Tuesday, October 12, 2010
Mixed
Today was an interesting day. It was emotional, and fluxuating. It started as any other, bummed about going to work. LOL. Then it went haywire, as usual. My mind starting running and boom, I was in the Twilight Zone. Everything running through my head, including being told that someone was still in love with me. How in the world can that be true, when it never seemed they loved me to begin with? A heart is like a mirror, once it's broken it can be fixed, however you can still see the cracks. I don't believe anymore that people can change. I once did, but at this point I guess I have finally realized that they don't. Not my mother, not Justin, and in the end maybe not even myself. I'd like to think I have changed, and learned, but to be honest I'm not really sure I have done either. I would love to say that I will be stronger, wiser, better next time. The truth is, I probably won't. I will care, and try, and probably regret it later on.
On a positive note...well...actually I got nothing right now. I'm doing good to not be in tears at this point.

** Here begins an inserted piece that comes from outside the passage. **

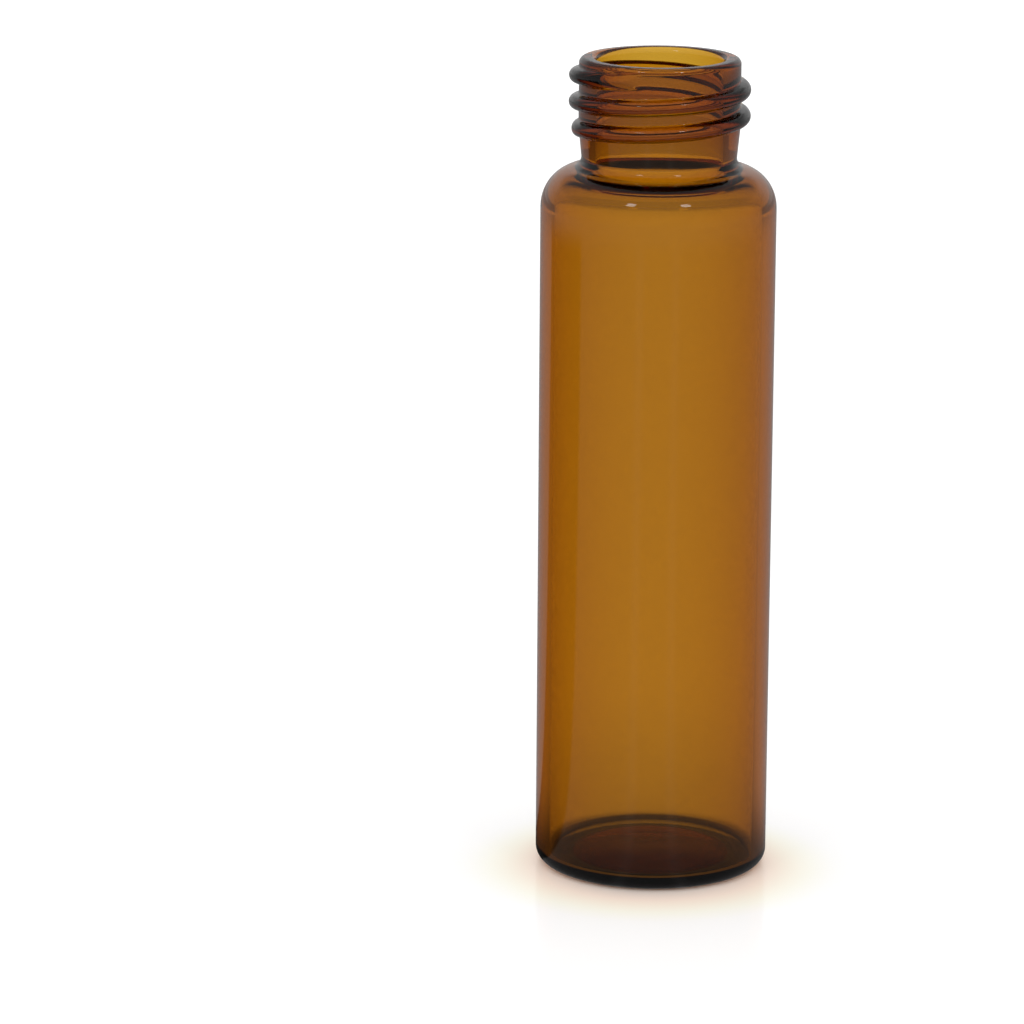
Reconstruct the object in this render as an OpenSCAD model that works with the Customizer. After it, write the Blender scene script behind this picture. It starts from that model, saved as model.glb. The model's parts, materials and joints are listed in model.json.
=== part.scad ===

On a positive note...well...actually I got nothing right now. I'm doing good to not be in tears at this point.
Monday, October 11, 2010
Reflection
There are some nights when I can't turn my brain off. If you know me at all, this doesn't surprise you. Whether it's about one thing or another, it's a never-ending movie that keeps playing over and over in my head that I break down scene by scene to analyze how it went and what it all means, etc. Last night it was mostly about the usual...
People.
My life seems to be a revolving door. Meaning people come and go, no one ever sticks around for very long. I'm not quite sure yet if this is a reflection on me, or just the people I choose to allow in to my life. Either way I guess it's a reflection on me and my judgement. My ex-husband once told me that I was blind to people. I called him judgemental, he said I was neive. Maybe he was right. Giving people the benefit of the doubt isn't the best usually. In my experience the ones you do tend to use you in one way or another. Footprints left behind, my ass, try craters. I've hardened more than I used to be when it comes to letting someone close to me. Even now though I am still fooled from time to time. You think someone is genuine and is worth the risk of letting the wall come down. It's going to be different this time. Reality lets you know different. They will, in the end, still hurt you. I have learned hurting is inevitable. It's whether they bail on you after hurting you that is a true testament to character. Bailing is easy. Cowardly. Weak. Sticking around, proving that you are worth the effort, is not the easy path, it's the path less chosen. One word. Dedication. If the person makes you happy, why not dedicate yourself to keeping them around? "You deserve better." Is not a statement that makes sense. All that says is, " You deserve better, and I'm not willing to do the work to be better for you, it's not worth it to me. YOU are not worth it to me." At the same time, all I can do is sit there and think, "let me show you I am worth it." Which, I'm not sure which is worse, the original statement or my need to prove otherwise. I guess it's my dedication. When someone makes me happy, I tend to try my best not to lose them. Whether it's a friend, lover, or family. I would like to just once, have the effort returned. It seems I'm the option. Not the priority. Disposable. Unremarkable. I'm not sure anymore if that will ever change. I used to have hope that there was someone out there that would love me as much as I did them, but my hope in that is quickly fading. Lately, I can't even depend on myself, much less someone else. I never know which Sabrina I'm gunna get when I wake up. Is it going to be a strong "I am woman hear me roar" day, or a "oh shit FML" day? To those of you who have been witnessing my mess, you know who you are, and I thank you for being a shoulder for me. Love you.